Highly sensitive strain sensor using silver nanowire/poly(3,4‐ethylenedioxythiophene): Polystyrene sulfonate coated natural rubber

Abstract Stretchable strain sensors have attracted much attention for health monitoring systems, human‐machine interfaces, and robotics. However, there is still a challenge to develop strain sensors with excellent mechanical stretchability and high strain‐sensing region as well as cost‐effective fabrication process. Herein, a highly sensitive, reliable and low‐cost strain sensors are developed using a resistive transduction of poly(3,4‐ethylenedioxythiophene) polystyrene sulfonate (PEDOT:PSS) and silver nanowire (Ag NW).
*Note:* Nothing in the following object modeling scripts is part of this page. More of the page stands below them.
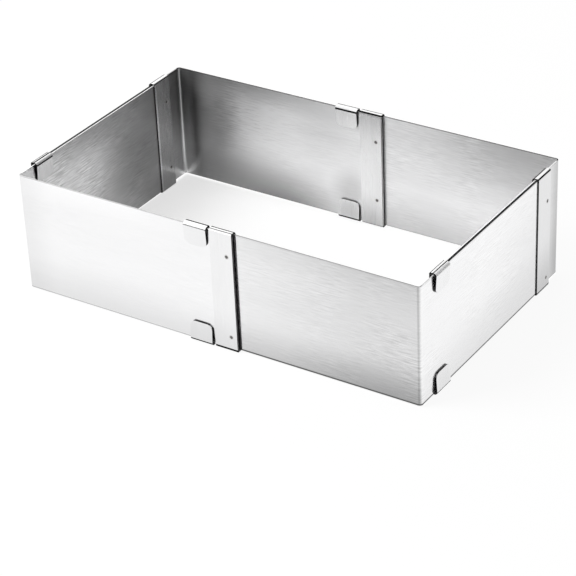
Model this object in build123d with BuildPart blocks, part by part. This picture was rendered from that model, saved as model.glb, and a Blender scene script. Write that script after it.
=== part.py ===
from build123d import *
import os

# Adjustable cake frame of four identical L-shaped sheet panels.
# Each wall is two legs that slide past each other: seen from outside, the left
# panel's leg is the outer sheet and the right panel's leg is the inner sheet.
# A spring clip is spot welded to the free end of every leg. It folds over the
# top and bottom edges of both sheets, and its tabs lean on the neighbour sheet.
# X runs along the front wall, Y to the back, Z up. The origin is on the floor,
# in the middle of the frame, and the frame stands on the clips' bottom folds.

# Panels
panel_height = 85
leg_length = 170  # outside of the corner to the free end, both legs
sheet_thickness = 0.8
corner_bend_radius = 1.5  # inside the bend
sheet_gap = 1.0  # between the two sheets of a wall

# How far the walls are pulled out
front_clip_gap = 2.0  # left between the two clips of the long walls
side_end_gap = 17.0  # from a free end to the next corner on the short walls

# Clips
clip_width = 17
clip_thickness = 0.8
web_bend_radius = 0.4  # inside the bends at the web
tab_bend_radius = 1.4  # inside the bends at the tabs
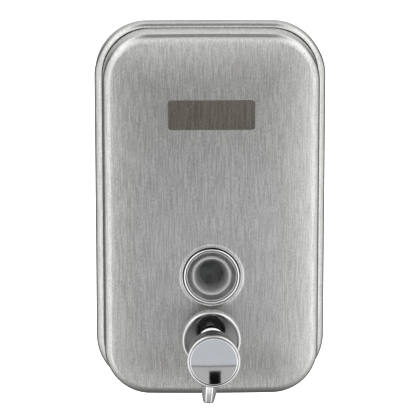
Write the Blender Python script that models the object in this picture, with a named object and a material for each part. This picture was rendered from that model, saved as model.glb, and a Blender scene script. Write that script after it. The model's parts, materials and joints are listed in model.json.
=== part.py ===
"""Wall mounted soap dispenser: a stainless rear shell, a hinged front cover with its tank, and a push valve.

Metres, +Z up. The back plate lies on the plane y = 0, the wall is at +Y and the front faces -Y.
The origin is the centre of the back plate's outer face.
"""

import math

import bmesh
import bpy
from mathutils import Matrix, Vector

MM = 0.001

# Sheet metal body
BODY_WIDTH = 115.6 * MM
BODY_HEIGHT = 185.0 * MM
BODY_CORNER = 26.0 * MM
SHEET = 1.0 * MM
BACK_EDGE = 2.0 * MM
SHOULDER_START = 16.5 * MM
LIP_FRONT = 20.5 * MM
LIP_INSET_X = 3.6 * MM
LIP_INSET_Z = 1.8 * MM
BODY_BOW = 0.4 * MM
WALL_HOLE_R = 2.75 * MM
WALL_HOLES = [(-34 * MM, 62 * MM), (34 * MM, 62 * MM), (-34 * MM, -50 * MM), (34 * MM, -50 * MM)]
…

Natural rubber was used as a stretchable substrate material, and a gold leaf was used as electrodes placed between PEDOT:PSS and Ag NW. The electrical resistance of this novel strain sensor shows an average value of 74.72 ± 14.65 Ω with a large sensing range up to 50% strain and sensing sensitivity of 418. The sensing response does not deteriorate after 750 stretching‐releasing cycles and the sensor exhibits high stability after storage in air for more than 53 days. Concerning finger and joint movement, the wearable strain sensor demonstrates a stable output signal and distinguishes response under different bending and stretching. These advantages make it potential applications in wearable electronic devices and promising development in healthcare management.